Ses paupières inférieures s’embuirent. De mon côté, je m’efforcis de réprimer ce tremblement qui vous empare immédiatement lorsque vous êtes confronté au grandiose.

Au-dessous de chaque photo, un carton doré, imprimé en noir, indiquait le propriétaire de la main qui s’abandonnait dans celle de Paul-Adrien.

Illustre nomenclature. Les noms les plus réputés se succédaient : acteurs célèbres, hommes politiques de pointe, écrivains en renom, médecins fameux, gangsters notoires, soldats glorieux, sportifs de haut niveau, tout ce qui avait atteint la gloire avait eu, semble-t-il, à cœur de presser la main de Paul-Adrien Lesbrouf : Bardot, Giscard, Picasso, le maréchal Juin, Saint-Janvier, Nicole Avril, Pierre Juillet, Colette Mars, le docteur Schweitzer, de Gaulle, le pape Jean XXIII, Patrick Sébastien, Louison Bobet, le père Lustucru, François Mitterrand, les frères Jacques (la poignée de main était quintuple), Yvette Horner, César, Jean-François Revel, le professeur Schwartzenberg, Michèle Morgan, Bernard Hinault, le R.P. Bruckberger, Georges Marchais, Mgr Lustiger, Zavatta, la reine Fabiola, le général Franco, Françoise Xénakis, le nain Piéral, Jacques Mesrine, Jean-Pierre Rives, Jacques Chazot, Eugénie Grandet, Bernard Pivot, le comte de Paris, Alfred Sauvy, la Vénus de Milo, Dalida (sans son), Gaston Defferre (à l’époque où il ne lui manqua que 98 % des suffrages pour devenir président de la République), Tintin, la mère Denis, le maire de Lille, Sempé, André Maurois (de l’Académie française), Yves Simon, toi, lui, eux, d’autres.

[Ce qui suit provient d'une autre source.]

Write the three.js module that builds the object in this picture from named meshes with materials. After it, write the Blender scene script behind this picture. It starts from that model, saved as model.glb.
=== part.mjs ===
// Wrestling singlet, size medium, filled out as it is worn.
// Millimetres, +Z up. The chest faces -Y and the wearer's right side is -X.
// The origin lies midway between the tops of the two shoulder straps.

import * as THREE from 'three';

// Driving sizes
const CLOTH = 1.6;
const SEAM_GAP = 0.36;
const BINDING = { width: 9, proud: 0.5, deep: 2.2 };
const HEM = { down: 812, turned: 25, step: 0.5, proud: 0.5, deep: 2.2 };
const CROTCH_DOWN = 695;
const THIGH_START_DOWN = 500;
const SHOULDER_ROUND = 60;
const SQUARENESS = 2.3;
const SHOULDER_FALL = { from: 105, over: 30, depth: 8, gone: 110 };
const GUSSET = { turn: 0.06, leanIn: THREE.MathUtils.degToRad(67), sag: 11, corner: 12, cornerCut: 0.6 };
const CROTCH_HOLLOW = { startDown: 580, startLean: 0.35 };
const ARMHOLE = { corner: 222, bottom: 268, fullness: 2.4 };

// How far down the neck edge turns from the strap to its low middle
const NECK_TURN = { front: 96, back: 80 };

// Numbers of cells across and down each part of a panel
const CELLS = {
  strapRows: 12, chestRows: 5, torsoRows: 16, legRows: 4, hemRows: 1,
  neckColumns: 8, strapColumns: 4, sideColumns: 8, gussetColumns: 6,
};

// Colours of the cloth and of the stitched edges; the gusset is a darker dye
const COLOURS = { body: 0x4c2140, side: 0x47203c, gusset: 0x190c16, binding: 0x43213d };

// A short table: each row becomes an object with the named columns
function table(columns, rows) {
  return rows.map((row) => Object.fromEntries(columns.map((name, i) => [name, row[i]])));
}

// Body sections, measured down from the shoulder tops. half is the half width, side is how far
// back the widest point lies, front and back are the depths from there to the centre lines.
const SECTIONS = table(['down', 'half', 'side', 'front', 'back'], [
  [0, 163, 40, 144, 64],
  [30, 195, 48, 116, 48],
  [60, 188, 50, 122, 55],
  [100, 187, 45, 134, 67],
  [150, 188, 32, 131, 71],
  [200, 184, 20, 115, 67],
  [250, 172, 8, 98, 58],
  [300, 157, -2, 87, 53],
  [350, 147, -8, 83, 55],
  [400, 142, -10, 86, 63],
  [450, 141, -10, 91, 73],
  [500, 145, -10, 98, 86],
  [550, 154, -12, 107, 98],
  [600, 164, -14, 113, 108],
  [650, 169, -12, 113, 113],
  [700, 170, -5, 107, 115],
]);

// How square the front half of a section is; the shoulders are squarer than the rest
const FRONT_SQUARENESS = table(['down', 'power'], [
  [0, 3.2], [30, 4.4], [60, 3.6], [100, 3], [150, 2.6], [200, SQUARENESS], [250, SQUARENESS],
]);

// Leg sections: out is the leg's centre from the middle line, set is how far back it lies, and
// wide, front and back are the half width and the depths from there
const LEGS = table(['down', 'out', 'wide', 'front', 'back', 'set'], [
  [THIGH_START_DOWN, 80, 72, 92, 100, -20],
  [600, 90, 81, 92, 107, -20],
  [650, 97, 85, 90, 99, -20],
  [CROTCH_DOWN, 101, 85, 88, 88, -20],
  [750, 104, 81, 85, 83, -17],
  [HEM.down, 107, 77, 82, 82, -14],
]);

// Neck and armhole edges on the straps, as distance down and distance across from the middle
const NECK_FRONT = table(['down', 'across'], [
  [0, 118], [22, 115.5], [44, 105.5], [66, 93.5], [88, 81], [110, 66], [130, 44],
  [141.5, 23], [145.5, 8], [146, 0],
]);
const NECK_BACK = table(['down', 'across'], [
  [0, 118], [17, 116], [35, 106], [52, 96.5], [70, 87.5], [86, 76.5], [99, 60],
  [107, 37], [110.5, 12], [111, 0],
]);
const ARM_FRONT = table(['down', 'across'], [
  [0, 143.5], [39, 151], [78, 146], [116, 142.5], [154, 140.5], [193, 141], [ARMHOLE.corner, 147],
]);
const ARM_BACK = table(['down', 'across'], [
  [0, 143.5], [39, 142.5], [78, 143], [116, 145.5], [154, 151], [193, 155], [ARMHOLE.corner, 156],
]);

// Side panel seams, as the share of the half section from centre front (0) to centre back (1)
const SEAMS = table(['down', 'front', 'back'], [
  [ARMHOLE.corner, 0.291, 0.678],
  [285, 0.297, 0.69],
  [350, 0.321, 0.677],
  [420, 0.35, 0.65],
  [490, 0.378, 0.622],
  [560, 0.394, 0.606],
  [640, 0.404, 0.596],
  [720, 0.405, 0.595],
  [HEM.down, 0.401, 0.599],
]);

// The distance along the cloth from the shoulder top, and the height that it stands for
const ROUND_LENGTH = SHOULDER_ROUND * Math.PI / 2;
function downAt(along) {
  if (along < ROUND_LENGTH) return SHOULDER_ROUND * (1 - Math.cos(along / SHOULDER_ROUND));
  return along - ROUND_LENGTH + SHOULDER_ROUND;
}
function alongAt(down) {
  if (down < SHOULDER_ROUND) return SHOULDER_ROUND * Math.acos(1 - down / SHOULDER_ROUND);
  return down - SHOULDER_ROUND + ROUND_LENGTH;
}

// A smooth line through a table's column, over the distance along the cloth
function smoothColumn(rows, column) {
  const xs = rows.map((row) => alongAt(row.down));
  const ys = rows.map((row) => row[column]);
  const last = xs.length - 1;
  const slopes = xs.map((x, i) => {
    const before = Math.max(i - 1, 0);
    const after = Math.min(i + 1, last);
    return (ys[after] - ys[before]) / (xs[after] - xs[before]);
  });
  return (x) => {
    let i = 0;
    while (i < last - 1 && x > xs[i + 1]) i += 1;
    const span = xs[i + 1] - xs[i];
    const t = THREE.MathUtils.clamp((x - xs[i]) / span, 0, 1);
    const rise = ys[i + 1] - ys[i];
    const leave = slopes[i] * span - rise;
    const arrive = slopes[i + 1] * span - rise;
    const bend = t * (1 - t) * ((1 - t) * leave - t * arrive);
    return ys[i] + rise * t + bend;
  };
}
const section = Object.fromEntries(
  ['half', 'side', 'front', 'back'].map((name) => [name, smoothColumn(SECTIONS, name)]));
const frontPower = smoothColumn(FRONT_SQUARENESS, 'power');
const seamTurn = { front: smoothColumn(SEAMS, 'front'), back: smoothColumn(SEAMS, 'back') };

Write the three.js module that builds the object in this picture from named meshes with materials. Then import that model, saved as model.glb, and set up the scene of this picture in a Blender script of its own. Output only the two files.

Les albums se suivaient. Mon bras s’étant engourdi, Lesbrouf m’en tournait les pages. J’admirais ces mains dans la sienne, ces phalanges, ces ongles. Il y en avait de carrés, d’ovales, de pointus, de ronds, de rongés, de bordés de deuil.

C’était beau, fourmillant, infini, dégueulasse.

Il me produisit, pour conclure, les deux « clous » de sa collection, serrés à part, dans des pochettes de maroquin : une poignée de main de Napoléon Ier et une poignée de pied de Khrouchtchev.

Rêveur, j’opinai.

— Etes-vous certain de l’authenticité de ces documents, monsieur Lesbrouf ? lui demandé-je, sachant que j’allais le faire bondir.

Je n’eus pas droit à un « bond », mais à un triple saut périlleux en arrière.

— Comment osez-vous me poser une telle question ! tonitrua mon hôte. N’est-ce pas chaque fois la main que voilà qui se trouve dans celle de la célébrité ?

— Si fait, alors je me demande si vous n’auriez pas commis quelques erreurs de classement. J’ai eu le privilège d’assister à des concerts de Yehudi Menuhin et je n’ai jamais remarqué qu’il lui manquât le médius et l’annulaire de la main droite ; de même, je me flatte de parfaitement connaître la grande Michèle Morgan et je vous jure qu’elle n’a pas de gros doigts aux ongles ébréchés, recouverts de poils noirs frisés.